While the racial politics are disappointing (at least in the first three episodes), the show deals with class privilege more deftly. The clueless entitlement of the characters on Girls could be off-putting if it wasn't so clear that the show itself is far more self-aware than they are. When Hannah casually hopes she has HIV so she has a real problem to worry about instead of the small indignities of her parents cutting her off and her sorta-boyfriend not texting her back, the gynecologist speaks what the audience is feeling: "That is an incredibly silly thing to say." It's a delicate balance: Treating the trials and tribulations of ambitious young women who've been taught they can do anything compassionately but not too seriously. But the show strikes it well. In a thoughtful piece on the class dynamics in the show, Irin Carmon writes, "Even as [Dunham] takes her characters—and her peers'—pain seriously, she's affectionately skewering them for our benefit, partly because she knows they'll come out of it mostly fine."
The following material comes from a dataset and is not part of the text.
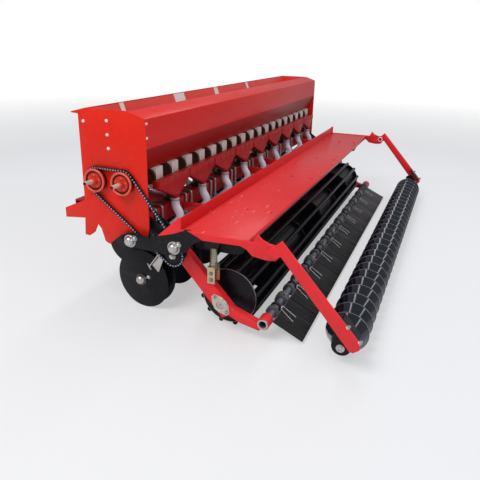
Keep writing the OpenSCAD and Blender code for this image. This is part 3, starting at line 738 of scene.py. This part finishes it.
def makeChain(plan):
    path = chainPath(plan)
    pins = evenPath(path, plan["pitch"])[:-1]
    if len(pins) % 2:  # inner and outer plates take turns, so the count is even
        pins = evenPath(path, plan["pitch"] * len(pins) / (len(pins) + 1))[:-1]
    plates, rollers, rivets = newForms(3)
    width = plan["innerX"]
    half = plan["outerX"] + plan["plateThick"] + plan["pinRise"]
    for i, pin in enumerate(pins):
        reach = plan["outerX"] if i % 2 else plan["innerX"]
        after = pins[(i + 1) % len(pins)]
        linkPlate(plates, pin, after, reach, plan)
        linkPlate(plates, pin, after, -reach - plan["plateThick"], plan)
        turned(rollers, pin - Vector((width, 0, 0)), (1, 0, 0), [
            (0, plan["rollerRadius"]), (2 * width, plan["rollerRadius"])], 8)
        turned(rivets, pin - Vector((half, 0, 0)), (1, 0, 0), [
            (0, 0), (0, plan["pinRadius"]), (2 * half, plan["pinRadius"]), (2 * half, 0)], 6)
    links = makePiece(plates, "chain_plates", "chain_steel")
    makePiece(rollers, "chain_rollers", finish="oiledSteel")
    # Painted highlight: pale pins stand in for the bright dots on the links
    makePiece(rivets, "chain_pins", finish="pinGrey")
    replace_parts(links, "drive_chain")
    print("chain pitches", len(pins))


makeChain(chain)


# Cover on the chain guard, and domed caps on both
guard = {
    "faceX": -0.030, "coverX": -0.0565, "coverGap": 0.0003, "washer": 0.002, "radii": (0.028, 0.013),
    "caps": [(0.101, 0.471), (0.072, 0.489)], "coverCaps": [(-0.174, 0.489), (-0.201, 0.511)],
    "cover": [(-0.050, 0.500), (-0.048, 0.529), (-0.115, 0.545), (-0.183, 0.567), (-0.234, 0.590),
              (-0.256, 0.587), (-0.299, 0.568), (-0.330, 0.552), (-0.292, 0.534), (-0.258, 0.505),
              (-0.238, 0.474), (-0.205, 0.462), (-0.150, 0.447), (-0.100, 0.443), (-0.060, 0.470)],
}


def makeGuardCover(plan):
    caps, cover = newForms(2)
    washer = plan["washer"]
    for x, spots in ((plan["faceX"], plan["caps"]), (plan["coverX"], plan["coverCaps"])):
        for (y, z), radius in zip(spots, plan["radii"]):
            turned(caps, at(x, y, z), (-1, 0, 0), [(0, radius * 1.25), (washer, radius * 1.22), (washer, 0)], 28)
            dome(caps, at(x - washer, y, z), (-1, 0, 0), radius, radius * 0.8)
    makePiece(caps, "guard_caps")
    plate(cover, plan["coverX"], plan["faceX"] - plan["coverGap"] - plan["coverX"], plan["cover"])
    makePiece(cover, "guard_cover", "cast_black")


makeGuardCover(guard)


# Gussets under both ends of the plank
gusset = {
    "x": 0.1095, "thick": 0.005,
    "outline": [(-0.193, 0.486), (-0.330, 0.548), (-0.500, 0.548), (-0.498, 0.494), (-0.477, 0.450),
                (-0.430, 0.436), (-0.270, 0.436), (-0.209, 0.436)],
}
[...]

Which is why it's strange that Swin found Hannah's character so unsympathic. Her only crime seems to be being "an aspiring essayist who's barely written anything, a college graduate who hasn't accomplished anything, and an English major who hasn't earned anything." In short, being a 24-year-old woman, one who has the audacity to believe the first four chapters of her memoir are brilliant and the next five will be good, too—once she, you know, actually lives the rest of her life.
It's the stuff of a classic coming-of-age narrative, no different than many others that have explored "the post-college era of confused self-creation." Except it's about girls. I'm not saying that's why Swin hated it, but it's definitely why I loved it.